» EXERCISE REQUIREMENTS:
Will you give the material below again, every line exactly as it is?

» DATASET EXTRACT:
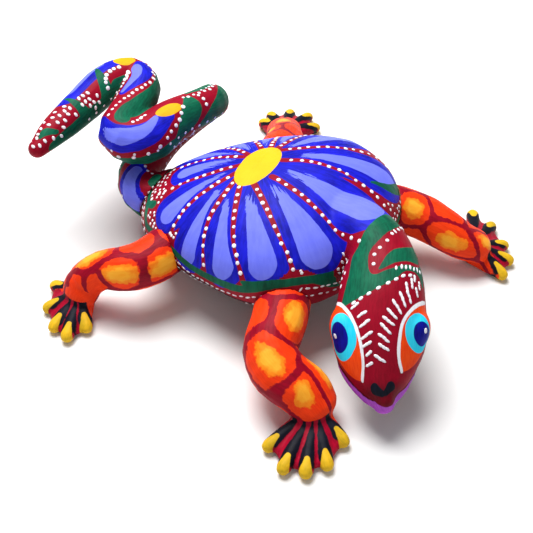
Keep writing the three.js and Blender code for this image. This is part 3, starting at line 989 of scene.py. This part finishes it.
LASHES = [  # along, out from the middle line, length; one list for each side of the face
    (-1, [(54.4, 8.8, 2.3), (56.8, 5.6, 2.6), (59.6, 4.7, 3.0), (62.9, 4.2, 3.1), (65.8, 4.3, 2.5),
          (69, 3.8, 1.8), (72.6, 3.7, 1.9)]),
    (1, [(46.4, 12.4, 2.4), (48.6, 15.2, 2.2), (48.2, 10.4, 2.6), (50.6, 11.4, 2.8), (51.6, 8.8, 3.4),
         (53.9, 7.0, 3.4), (56.1, 5.4, 3.2), (58.6, 4.1, 3.2), (61, 3.0, 3.2), (63.8, 2.2, 3.0),
         (67, 2.1, 2.8), (70.8, 0.6, 3.0), (46, 16.6, 1.8), (44.6, 13.6, 1.6)]),
]
for side_, lashes in LASHES:
    for along, out, long in lashes:
        lean = (232 if side_ > 0 else 240) - max(0, 55 - along) * 4.5  # they fan out behind the eye
        across = side_ * out - (1.7 if side_ > 0 else 1.1)
        dash(on_face, clay, along, across, long * 1.45, 0.55, lean * side_)
for side_ in (-1, 1):
    on_face.mark(clay, 61.6 - side_, side_ * 19.4 + FACE_MIDDLE, 1.0, 0.75, lean=0, tall=0.15)
dots_piece("body_dots", "body", clay)

# %% Dots on the tail
clay = Clay()
on_tail = Dotter(tail_skin, round_tail, tail_map[:, 2] > 2)
FLANK = 13.5  # how far round the side the long rows lie
for line, gap, long in [
        ([(124, 12), (119, 15.8), (113.5, 14.6), (108, 11.2), (99.1, 7.6), (93.3, 3)], 3.0, 0.85),
        ([(122, 16.6), (118.6, 17.6)], 2.4, 0.75),
        ([(123, 3.6), (130, 1.6), (138, -1.2), (146, -5), (152, -6)], 2.3, 0.76),
        ([(118, 0.6), (112, -1.8), (106, -3)], 2.4, 0.7),
        ([(138, 9.5), (131, 10.5), (125, 9.5)], 2.6, 0.75),
        ([(134, 6.8), (143, 7.2), (151, 5.6), (156, 3.2)], 2.4, 0.65),
        ([(155.4, -4.6), (151, -6.6), (146, -6.2)], 1.8, 0.62),
        ([(162.6, 2.6), (166, 2.6), (169.5, 3.2), (172, 5.2), (173, 8)], 1.9, 0.85),
        ([(160, 5.6), (161.6, 8), (164.5, 10.4)], 2.0, 0.85)]:
    row(on_tail, clay, line, gap, long)
for along, around in [
        (181.8, 9.4), (179.4, 8.8), (185.8, 4.6), (180.6, 3), (182.8, 2.2), (184.8, 2), (182, 5),
        (184, 4.6), (181.2, 7), (178.6, 6.2), (183.4, 7), (191, 0), (192.6, 1.4), (190.4, 2.2),
        (192.8, 3.2), (190.6, 5.4), (194.8, -1.6), (195.2, 1.2), (195.4, 4), (197.4, -0.6),
        (197.8, 2.4), (197.6, 5.4), (200.2, -2.6), (200.4, 0.4), (203, -1.6), (205.4, -1.2),
        (207, -0.4), (208.6, 2.4), (209, -2.6), (210.4, 0.4), (200, 7), (203, 5), (206, 3)]:
    on_tail.mark(clay, along, around, 0.95, 0.62, lean=dice.uniform(60, 120))
for line, gap, long in [
        ([(92, -0.6), (86, 0.4), (80, 0.8), (72, 0), (66, -1)], 2.3, 0.7),
        ([(85, 0.4), (84.6, 4), (85, 8)], 2.4, 0.7),
        ([(83, -0.8), (76, -0.6), (70, -1.4)], 2.0, 0.55)]:
    row(on_tail, clay, line, gap, long)
for _ in range(16):  # a loose scatter under the lower bend
    on_tail.mark(clay, dice.uniform(88, 106), dice.uniform(15, 21), 0.5)
for lane in (0, 2.1, 4.2):
    near_root = [(8 + lane * 0.4, 4.6 + lane), (10.2 + lane * 0.4, 4.4 + lane), (13, 2.4 + lane)]
    row(on_tail, clay, near_root, 2.1, 0.6)
row(on_tail, clay, [(9, -5), (16, -4), (24, -3), (34, -3), (46, -4), (58, -5)], 3.2, 0.65)
row(on_tail, clay, [(24, 8), (34, 9), (46, 9), (58, 8), (68, 9)], 3.2, 0.65)
for side_ in (-1, 1):
    flank = [(12, 13 * side_), (70, FLANK * side_), (140, FLANK * side_), (190, 11 * side_)]
    row(on_tail, clay, flank, 4.2, 0.6)
dots_piece("tail_dots", "tail", clay)

# %% [markdown]
# ## The pegs
# Pulled apart, the figure shows whittled pegs of bare, pale wood. Rings of grain are
# a noise stretched along one direction, and darker flecks and a soft bump keep the
# wood from looking like plastic.

# %% Bare whittled wood
r = Recipe("bare_wood")
place = r.place()
rings = r.noise(r.stretched(place, (1.0, 1.0, 7.0)), 260.0, 4.0, 0.6)
fleck = r.noise(r.stretched(place, (1.0, 5.0, 1.0)), 1400.0, 3.0, 0.7)
tone = r.step(rings, 0.35, 0.68) * 0.75 + r.step(fleck, 0.55, 0.8) * 0.25
wood = r.finish(r.blend(tone, tint(222, 184, 132), tint(176, 130, 82)), 0.62 + fleck * 0.15,
                rings * 0.6 + fleck * 0.4, 0.00012)
for name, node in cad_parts.items():
    if name.endswith("_peg"):
        node.data.materials.clear()
        node.data.materials.append(wood)
print("pegs finished")

# %% [markdown]
# ## The floor
# A sheet of pale board lies under the feet. It is a stage, not part of the figure.

# %% Pale floor
ground = bmesh.new()
bmesh.ops.create_grid(ground, x_segments=2, y_segments=2, size=2.5)
board = bpy.data.meshes.new("floor")
ground.to_mesh(board)
ground.free()
floor = bpy.data.objects.new("floor", board)
floor.location = (0, 0, -0.0002)
scene.collection.objects.link(floor)
r = Recipe("pale_board")
fibre = r.noise(r.place(), 35.0, 3.0, 0.6)
paper = r.blend(fibre, (0.86, 0.87, 0.88, 1), (0.9, 0.9, 0.9, 1))
board.materials.append(r.finish(paper, 0.85 + fibre * 0.05, fibre, 0.00005))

» WORKED SOLUTION:
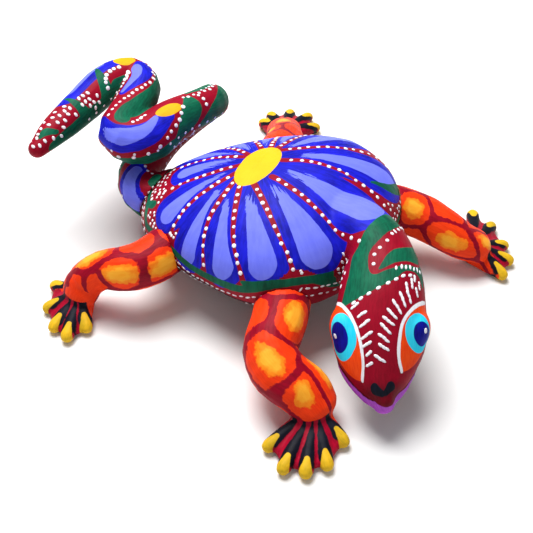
Keep writing the three.js and Blender code for this image. This is part 3, starting at line 989 of scene.py. This part finishes it.
LASHES = [  # along, out from the middle line, length; one list for each side of the face
    (-1, [(54.4, 8.8, 2.3), (56.8, 5.6, 2.6), (59.6, 4.7, 3.0), (62.9, 4.2, 3.1), (65.8, 4.3, 2.5),
          (69, 3.8, 1.8), (72.6, 3.7, 1.9)]),
    (1, [(46.4, 12.4, 2.4), (48.6, 15.2, 2.2), (48.2, 10.4, 2.6), (50.6, 11.4, 2.8), (51.6, 8.8, 3.4),
         (53.9, 7.0, 3.4), (56.1, 5.4, 3.2), (58.6, 4.1, 3.2), (61, 3.0, 3.2), (63.8, 2.2, 3.0),
         (67, 2.1, 2.8), (70.8, 0.6, 3.0), (46, 16.6, 1.8), (44.6, 13.6, 1.6)]),
]
for side_, lashes in LASHES:
    for along, out, long in lashes:
        lean = (232 if side_ > 0 else 240) - max(0, 55 - along) * 4.5  # they fan out behind the eye
        across = side_ * out - (1.7 if side_ > 0 else 1.1)
        dash(on_face, clay, along, across, long * 1.45, 0.55, lean * side_)
for side_ in (-1, 1):
    on_face.mark(clay, 61.6 - side_, side_ * 19.4 + FACE_MIDDLE, 1.0, 0.75, lean=0, tall=0.15)
dots_piece("body_dots", "body", clay)

# %% Dots on the tail
clay = Clay()
on_tail = Dotter(tail_skin, round_tail, tail_map[:, 2] > 2)
FLANK = 13.5  # how far round the side the long rows lie
for line, gap, long in [
        ([(124, 12), (119, 15.8), (113.5, 14.6), (108, 11.2), (99.1, 7.6), (93.3, 3)], 3.0, 0.85),
        ([(122, 16.6), (118.6, 17.6)], 2.4, 0.75),
        ([(123, 3.6), (130, 1.6), (138, -1.2), (146, -5), (152, -6)], 2.3, 0.76),
        ([(118, 0.6), (112, -1.8), (106, -3)], 2.4, 0.7),
        ([(138, 9.5), (131, 10.5), (125, 9.5)], 2.6, 0.75),
        ([(134, 6.8), (143, 7.2), (151, 5.6), (156, 3.2)], 2.4, 0.65),
        ([(155.4, -4.6), (151, -6.6), (146, -6.2)], 1.8, 0.62),
        ([(162.6, 2.6), (166, 2.6), (169.5, 3.2), (172, 5.2), (173, 8)], 1.9, 0.85),
        ([(160, 5.6), (161.6, 8), (164.5, 10.4)], 2.0, 0.85)]:
    row(on_tail, clay, line, gap, long)
for along, around in [
        (181.8, 9.4), (179.4, 8.8), (185.8, 4.6), (180.6, 3), (182.8, 2.2), (184.8, 2), (182, 5),
        (184, 4.6), (181.2, 7), (178.6, 6.2), (183.4, 7), (191, 0), (192.6, 1.4), (190.4, 2.2),
        (192.8, 3.2), (190.6, 5.4), (194.8, -1.6), (195.2, 1.2), (195.4, 4), (197.4, -0.6),
        (197.8, 2.4), (197.6, 5.4), (200.2, -2.6), (200.4, 0.4), (203, -1.6), (205.4, -1.2),
        (207, -0.4), (208.6, 2.4), (209, -2.6), (210.4, 0.4), (200, 7), (203, 5), (206, 3)]:
    on_tail.mark(clay, along, around, 0.95, 0.62, lean=dice.uniform(60, 120))
for line, gap, long in [
        ([(92, -0.6), (86, 0.4), (80, 0.8), (72, 0), (66, -1)], 2.3, 0.7),
        ([(85, 0.4), (84.6, 4), (85, 8)], 2.4, 0.7),
        ([(83, -0.8), (76, -0.6), (70, -1.4)], 2.0, 0.55)]:
    row(on_tail, clay, line, gap, long)
for _ in range(16):  # a loose scatter under the lower bend
    on_tail.mark(clay, dice.uniform(88, 106), dice.uniform(15, 21), 0.5)
for lane in (0, 2.1, 4.2):
    near_root = [(8 + lane * 0.4, 4.6 + lane), (10.2 + lane * 0.4, 4.4 + lane), (13, 2.4 + lane)]
    row(on_tail, clay, near_root, 2.1, 0.6)
row(on_tail, clay, [(9, -5), (16, -4), (24, -3), (34, -3), (46, -4), (58, -5)], 3.2, 0.65)
row(on_tail, clay, [(24, 8), (34, 9), (46, 9), (58, 8), (68, 9)], 3.2, 0.65)
for side_ in (-1, 1):
    flank = [(12, 13 * side_), (70, FLANK * side_), (140, FLANK * side_), (190, 11 * side_)]
    row(on_tail, clay, flank, 4.2, 0.6)
dots_piece("tail_dots", "tail", clay)

# %% [markdown]
# ## The pegs
# Pulled apart, the figure shows whittled pegs of bare, pale wood. Rings of grain are
# a noise stretched along one direction, and darker flecks and a soft bump keep the
# wood from looking like plastic.

# %% Bare whittled wood
r = Recipe("bare_wood")
place = r.place()
rings = r.noise(r.stretched(place, (1.0, 1.0, 7.0)), 260.0, 4.0, 0.6)
fleck = r.noise(r.stretched(place, (1.0, 5.0, 1.0)), 1400.0, 3.0, 0.7)
tone = r.step(rings, 0.35, 0.68) * 0.75 + r.step(fleck, 0.55, 0.8) * 0.25
wood = r.finish(r.blend(tone, tint(222, 184, 132), tint(176, 130, 82)), 0.62 + fleck * 0.15,
                rings * 0.6 + fleck * 0.4, 0.00012)
for name, node in cad_parts.items():
    if name.endswith("_peg"):
        node.data.materials.clear()
        node.data.materials.append(wood)
print("pegs finished")

# %% [markdown]
# ## The floor
# A sheet of pale board lies under the feet. It is a stage, not part of the figure.

# %% Pale floor
ground = bmesh.new()
bmesh.ops.create_grid(ground, x_segments=2, y_segments=2, size=2.5)
board = bpy.data.meshes.new("floor")
ground.to_mesh(board)
ground.free()
floor = bpy.data.objects.new("floor", board)
floor.location = (0, 0, -0.0002)
scene.collection.objects.link(floor)
r = Recipe("pale_board")
fibre = r.noise(r.place(), 35.0, 3.0, 0.6)
paper = r.blend(fibre, (0.86, 0.87, 0.88, 1), (0.9, 0.9, 0.9, 1))
board.materials.append(r.finish(paper, 0.85 + fibre * 0.05, fibre, 0.00005))